#### Task goal:
Provide the number of lines where the word "follow" occurs, and no other text.

#### Supplied entries:
----
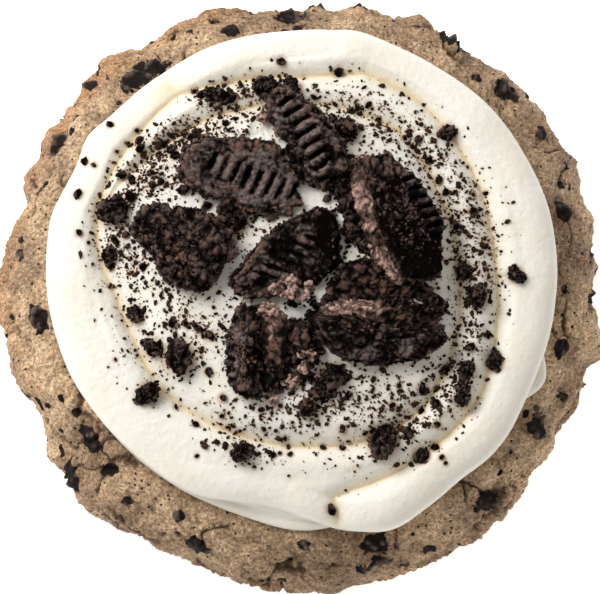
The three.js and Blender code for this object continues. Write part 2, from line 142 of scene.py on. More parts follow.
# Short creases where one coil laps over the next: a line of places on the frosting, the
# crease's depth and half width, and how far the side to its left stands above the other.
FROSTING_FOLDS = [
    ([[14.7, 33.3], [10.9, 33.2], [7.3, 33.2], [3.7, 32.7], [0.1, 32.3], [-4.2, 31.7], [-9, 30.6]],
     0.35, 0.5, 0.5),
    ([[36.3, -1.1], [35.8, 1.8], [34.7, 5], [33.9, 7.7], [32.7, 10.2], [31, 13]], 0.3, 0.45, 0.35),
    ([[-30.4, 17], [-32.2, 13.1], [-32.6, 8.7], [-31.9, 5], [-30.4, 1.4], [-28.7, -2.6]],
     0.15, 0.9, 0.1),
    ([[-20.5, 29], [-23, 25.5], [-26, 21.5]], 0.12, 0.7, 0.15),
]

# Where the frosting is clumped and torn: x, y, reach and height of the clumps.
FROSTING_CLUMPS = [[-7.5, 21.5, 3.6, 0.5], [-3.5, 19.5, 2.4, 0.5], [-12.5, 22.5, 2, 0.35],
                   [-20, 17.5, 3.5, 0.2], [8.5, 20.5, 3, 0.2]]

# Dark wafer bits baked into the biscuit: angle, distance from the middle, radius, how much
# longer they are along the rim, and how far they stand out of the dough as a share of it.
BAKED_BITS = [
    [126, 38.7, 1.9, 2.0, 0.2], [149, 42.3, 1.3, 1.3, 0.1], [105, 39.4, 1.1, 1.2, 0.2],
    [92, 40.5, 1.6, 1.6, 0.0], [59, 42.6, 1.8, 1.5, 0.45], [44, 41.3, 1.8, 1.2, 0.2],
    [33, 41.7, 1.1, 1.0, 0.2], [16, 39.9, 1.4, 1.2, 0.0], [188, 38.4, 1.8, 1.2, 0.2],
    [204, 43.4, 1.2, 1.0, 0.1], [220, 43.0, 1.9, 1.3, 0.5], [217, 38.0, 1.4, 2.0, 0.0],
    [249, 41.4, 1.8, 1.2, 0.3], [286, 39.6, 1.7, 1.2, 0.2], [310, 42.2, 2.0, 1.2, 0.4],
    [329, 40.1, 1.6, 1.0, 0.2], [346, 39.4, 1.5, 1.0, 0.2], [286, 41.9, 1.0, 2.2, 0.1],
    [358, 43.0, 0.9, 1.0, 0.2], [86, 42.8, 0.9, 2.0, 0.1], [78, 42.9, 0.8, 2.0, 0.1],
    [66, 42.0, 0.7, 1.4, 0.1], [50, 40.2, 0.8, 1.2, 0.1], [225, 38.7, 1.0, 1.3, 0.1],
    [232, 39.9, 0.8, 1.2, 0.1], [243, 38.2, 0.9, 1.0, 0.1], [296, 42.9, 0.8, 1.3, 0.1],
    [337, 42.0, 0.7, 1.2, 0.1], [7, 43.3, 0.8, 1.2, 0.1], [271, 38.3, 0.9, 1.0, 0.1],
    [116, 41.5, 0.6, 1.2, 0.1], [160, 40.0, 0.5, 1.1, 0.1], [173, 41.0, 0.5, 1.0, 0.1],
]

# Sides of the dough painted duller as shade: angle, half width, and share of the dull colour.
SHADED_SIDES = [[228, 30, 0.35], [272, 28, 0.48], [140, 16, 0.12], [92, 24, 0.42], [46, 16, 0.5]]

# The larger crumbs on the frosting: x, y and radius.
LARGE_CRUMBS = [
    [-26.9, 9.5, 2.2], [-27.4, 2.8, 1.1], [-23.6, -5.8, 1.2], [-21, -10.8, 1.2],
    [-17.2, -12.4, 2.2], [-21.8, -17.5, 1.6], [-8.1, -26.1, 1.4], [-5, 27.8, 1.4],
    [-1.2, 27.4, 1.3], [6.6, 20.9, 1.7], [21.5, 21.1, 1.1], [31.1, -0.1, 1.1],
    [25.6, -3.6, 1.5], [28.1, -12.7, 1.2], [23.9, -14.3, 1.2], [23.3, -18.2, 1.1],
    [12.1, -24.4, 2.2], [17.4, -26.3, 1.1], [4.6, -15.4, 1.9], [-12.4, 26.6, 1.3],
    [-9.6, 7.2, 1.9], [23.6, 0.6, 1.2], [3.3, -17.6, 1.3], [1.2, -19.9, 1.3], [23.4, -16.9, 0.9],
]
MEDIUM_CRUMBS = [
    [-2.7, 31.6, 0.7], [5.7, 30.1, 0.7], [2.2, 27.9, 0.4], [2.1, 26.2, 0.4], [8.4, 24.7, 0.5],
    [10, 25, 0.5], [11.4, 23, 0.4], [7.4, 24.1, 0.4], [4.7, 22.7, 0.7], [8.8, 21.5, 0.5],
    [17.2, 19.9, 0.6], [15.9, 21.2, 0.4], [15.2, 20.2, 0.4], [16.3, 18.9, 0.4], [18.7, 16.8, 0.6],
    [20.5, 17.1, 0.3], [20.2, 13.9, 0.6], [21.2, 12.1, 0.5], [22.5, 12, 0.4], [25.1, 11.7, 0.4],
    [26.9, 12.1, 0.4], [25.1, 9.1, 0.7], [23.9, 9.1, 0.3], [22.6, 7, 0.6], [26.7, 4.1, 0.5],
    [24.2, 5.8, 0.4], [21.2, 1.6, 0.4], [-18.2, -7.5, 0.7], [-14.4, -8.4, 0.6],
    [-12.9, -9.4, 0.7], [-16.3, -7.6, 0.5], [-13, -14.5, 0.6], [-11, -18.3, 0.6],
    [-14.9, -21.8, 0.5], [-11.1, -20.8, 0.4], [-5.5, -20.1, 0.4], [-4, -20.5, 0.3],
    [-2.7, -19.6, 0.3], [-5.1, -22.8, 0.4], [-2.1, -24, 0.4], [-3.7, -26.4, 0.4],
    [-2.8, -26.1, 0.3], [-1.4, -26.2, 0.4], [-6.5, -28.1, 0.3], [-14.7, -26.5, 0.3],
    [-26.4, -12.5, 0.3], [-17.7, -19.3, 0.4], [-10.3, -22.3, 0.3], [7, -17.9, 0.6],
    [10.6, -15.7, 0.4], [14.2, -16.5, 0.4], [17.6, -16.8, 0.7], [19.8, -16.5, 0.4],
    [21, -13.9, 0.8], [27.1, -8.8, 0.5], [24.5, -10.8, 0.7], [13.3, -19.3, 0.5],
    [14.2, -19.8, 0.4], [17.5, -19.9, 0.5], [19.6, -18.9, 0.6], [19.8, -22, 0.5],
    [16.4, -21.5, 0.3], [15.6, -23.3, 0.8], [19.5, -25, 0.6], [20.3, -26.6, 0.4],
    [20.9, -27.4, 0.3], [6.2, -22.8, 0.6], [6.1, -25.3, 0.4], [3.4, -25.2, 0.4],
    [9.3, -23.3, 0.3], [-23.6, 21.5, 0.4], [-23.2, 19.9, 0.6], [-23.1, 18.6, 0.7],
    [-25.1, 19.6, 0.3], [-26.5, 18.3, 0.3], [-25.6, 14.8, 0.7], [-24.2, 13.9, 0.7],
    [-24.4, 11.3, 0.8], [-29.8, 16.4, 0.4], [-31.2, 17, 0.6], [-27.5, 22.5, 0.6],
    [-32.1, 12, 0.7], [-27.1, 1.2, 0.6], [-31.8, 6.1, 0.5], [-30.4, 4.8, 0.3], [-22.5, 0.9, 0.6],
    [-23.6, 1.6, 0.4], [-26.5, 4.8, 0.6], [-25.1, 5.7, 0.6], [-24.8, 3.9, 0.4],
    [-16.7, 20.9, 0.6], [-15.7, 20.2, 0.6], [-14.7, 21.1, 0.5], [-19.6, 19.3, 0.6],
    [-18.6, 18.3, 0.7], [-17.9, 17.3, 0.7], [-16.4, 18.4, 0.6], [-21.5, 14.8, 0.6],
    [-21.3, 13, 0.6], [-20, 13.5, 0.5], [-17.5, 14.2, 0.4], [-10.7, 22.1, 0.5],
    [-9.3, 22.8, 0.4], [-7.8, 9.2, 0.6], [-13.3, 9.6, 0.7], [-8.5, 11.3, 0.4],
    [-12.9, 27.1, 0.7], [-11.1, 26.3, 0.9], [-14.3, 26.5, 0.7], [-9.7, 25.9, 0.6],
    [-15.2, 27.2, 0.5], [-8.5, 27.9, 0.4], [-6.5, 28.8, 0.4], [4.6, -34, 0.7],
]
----
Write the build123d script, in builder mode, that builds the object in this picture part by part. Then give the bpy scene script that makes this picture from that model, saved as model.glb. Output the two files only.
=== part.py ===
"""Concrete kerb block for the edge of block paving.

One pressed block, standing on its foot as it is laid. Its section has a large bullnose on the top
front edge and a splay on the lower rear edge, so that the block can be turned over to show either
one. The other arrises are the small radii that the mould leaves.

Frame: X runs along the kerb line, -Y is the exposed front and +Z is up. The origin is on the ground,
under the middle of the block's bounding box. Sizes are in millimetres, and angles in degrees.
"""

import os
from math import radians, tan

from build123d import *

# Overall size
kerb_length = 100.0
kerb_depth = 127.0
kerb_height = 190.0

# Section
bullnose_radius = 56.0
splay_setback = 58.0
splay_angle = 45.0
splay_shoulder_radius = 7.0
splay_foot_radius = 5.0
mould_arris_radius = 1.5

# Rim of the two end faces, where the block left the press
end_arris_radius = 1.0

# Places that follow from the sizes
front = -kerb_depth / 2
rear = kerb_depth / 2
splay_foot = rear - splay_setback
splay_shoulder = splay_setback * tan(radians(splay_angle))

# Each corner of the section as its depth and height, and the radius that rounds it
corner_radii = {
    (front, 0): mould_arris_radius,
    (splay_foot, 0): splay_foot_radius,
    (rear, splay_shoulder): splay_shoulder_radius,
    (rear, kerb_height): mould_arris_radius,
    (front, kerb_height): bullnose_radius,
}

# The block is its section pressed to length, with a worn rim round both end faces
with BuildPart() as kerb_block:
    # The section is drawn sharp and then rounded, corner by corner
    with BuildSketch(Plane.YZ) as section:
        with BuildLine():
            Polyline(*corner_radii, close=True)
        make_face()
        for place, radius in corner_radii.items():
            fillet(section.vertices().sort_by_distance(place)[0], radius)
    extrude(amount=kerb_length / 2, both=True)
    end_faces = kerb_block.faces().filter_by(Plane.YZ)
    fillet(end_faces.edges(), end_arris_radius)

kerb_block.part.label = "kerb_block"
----
#### Answer in full:
2